*Aim:*
Collect all lines below with the string "scene".
● ● ● ● ● ● ●
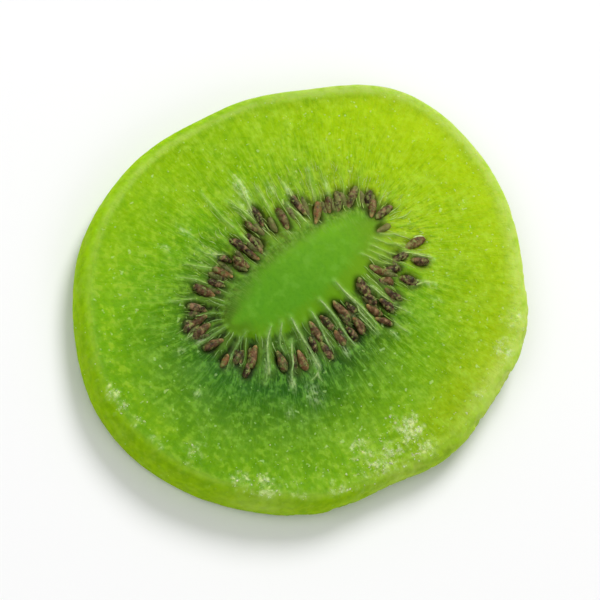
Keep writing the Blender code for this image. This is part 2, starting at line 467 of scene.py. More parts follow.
def fray_of(x, y):
    """1 in the frayed places, with ragged edges."""
    total = np.zeros(np.shape(x))
    for px, py, long, wide, strength in FRAYED:
        ox, oy = outward(*oval(np.array([px]), np.array([py])))
        ax, ay = x - px, y - py
        a = (ax * ox[0] + ay * oy[0]) / (0.62 * long)
        b = (ay * ox[0] - ax * oy[0]) / (0.78 * wide)
        total = np.maximum(total, strength * np.exp(-(a * a + b * b)))
    return total


def face_relief(x, y, seeds, side):
    """Height added to a face, in the direction out of the fruit."""
    mu, nu = oval(x, y)
    out = step(0.30, 0.62, mu)
    deep = 40.0 * side
    h = 0.17 * wide_noise(x / 8.5, y / 8.5, deep)
    h = h + 0.070 * lump_noise(x / 2.3, y / 2.3, deep) * (0.20 + 0.80 * out)
    h = h + 0.042 * grain_noise.layers(x / 0.80, y / 0.80, deep, 2) * (0.06 + 0.94 * out)
    streak = ray_noise(40.0 * np.cos(nu), 40.0 * np.sin(nu), 7.0 * mu + deep)
    h = h + 0.060 * streak * step(0.40, 0.66, mu) * (1.0 - 0.75 * step(0.9, 1.4, mu))
    # Walls between the seed chambers stand up, and the chambers sink.
    belt = step(0.33, 0.44, mu) * (1.0 - step(0.70, 0.92, mu))
    h = h + belt * (0.20 * wall_between(seeds, mu, nu, 2.3) - 0.16)
    h = h - 0.34 * seeds.near(x, y, 0.10, 0.10) + 0.10 * seeds.near(x, y, 0.55, 0.50)
    if side == 0:
        h = h + 0.20 * ridge_of(x, y) + 0.10 * fray_of(x, y)
    return h


def top_height(x, y):
    return base_top(x, y) + face_relief(x, y, TOP_SEEDS, 0)


def under_height(x, y):
    return base_under(x, y) - face_relief(x, y, UNDER_SEEDS, 1) - 0.06


# ---- meshes -----------------------------------------------------------------
class Builder:
    """Gathers points and triangles of one piece."""

    def __init__(self):
        self.points, self.faces, self.values, self.count = [], [], {}, 0

    def add(self, points, faces, **values):
        points = np.asarray(points, float)
        self.points.append(points)
        self.faces.append(np.asarray(faces, int) + self.count)
        for name, value in values.items():
            filled = np.broadcast_to(np.asarray(value, float), (len(points),))
            self.values.setdefault(name, []).append(filled)
        self.count += len(points)

    def make(self, name, material):
        points = np.concatenate(self.points)
        faces = np.concatenate(self.faces)
        values = {k: np.concatenate(v) for k, v in self.values.items()}
        return make_piece(name, points, faces, material, values)


def make_piece(name, points, faces, material, values=(), vectors=()):
    mesh = bpy.data.meshes.new(name)
    mesh.vertices.add(len(points))
    mesh.vertices.foreach_set("co", ((points - CENTRE) * MM).astype(np.float32).ravel())
    mesh.loops.add(faces.size)
    mesh.loops.foreach_set("vertex_index", faces.astype(np.int32).ravel())
    mesh.polygons.add(len(faces))
    mesh.polygons.foreach_set("loop_start", np.arange(0, faces.size, 3, dtype=np.int32))
    mesh.polygons.foreach_set("loop_total", np.full(len(faces), 3, np.int32))
    mesh.update(calc_edges=True)
    mesh.validate()
    mesh.shade_smooth()
    for key, value in dict(values).items():
        layer = mesh.attributes.new(key, "FLOAT", "POINT")
        layer.data.foreach_set("value", np.asarray(value, np.float32))
    for key, value in dict(vectors).items():
        layer = mesh.attributes.new(key, "FLOAT_VECTOR", "POINT")
        layer.data.foreach_set("vector", np.asarray(value, np.float32).ravel())
    piece = bpy.data.objects.new(name, mesh)
    bpy.context.scene.collection.objects.link(piece)
    mesh.materials.append(material)
    return piece


def disc_rings(count):
    """Triangles of a disc whose ring i has 8 i points, and each point's ring and place on it."""
    ring_of, turn_of, start = [np.zeros(1)], [np.zeros(1)], [0, 1]
    for i in range(1, count + 1):
        ring_of.append(np.full(8 * i, float(i)))
        turn_of.append(np.arange(8 * i) / (8.0 * i))
        start.append(start[-1] + 8 * i)
    faces = []
    for i in range(count):
        inner, outer = start[i], start[i + 1]
        m, n = max(1, 8 * i), 8 * (i + 1)
        for sector in range(8):
            j = np.arange(i + 1)
            a = inner + ((sector * i + j) % m if i else np.zeros(i + 1, int))
            b = outer + (sector * (i + 1) + j) % n
            c = outer + (sector * (i + 1) + j + 1) % n
            faces.append(np.stack([a, b, c], -1))
            if i:
                j = np.arange(i)
                a = inner + (sector * i + j) % m
                d = inner + (sector * i + j + 1) % m
                c = outer + (sector * (i + 1) + j + 1) % n
                faces.append(np.stack([a, c, d], -1))
    return np.concatenate(ring_of), np.concatenate(turn_of), np.concatenate(faces), start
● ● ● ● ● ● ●
*Answer for the task:*
Keep writing the Blender code for this image. This is part 2, starting at line 467 of scene.py. More parts follow.
    bpy.context.scene.collection.objects.link(piece)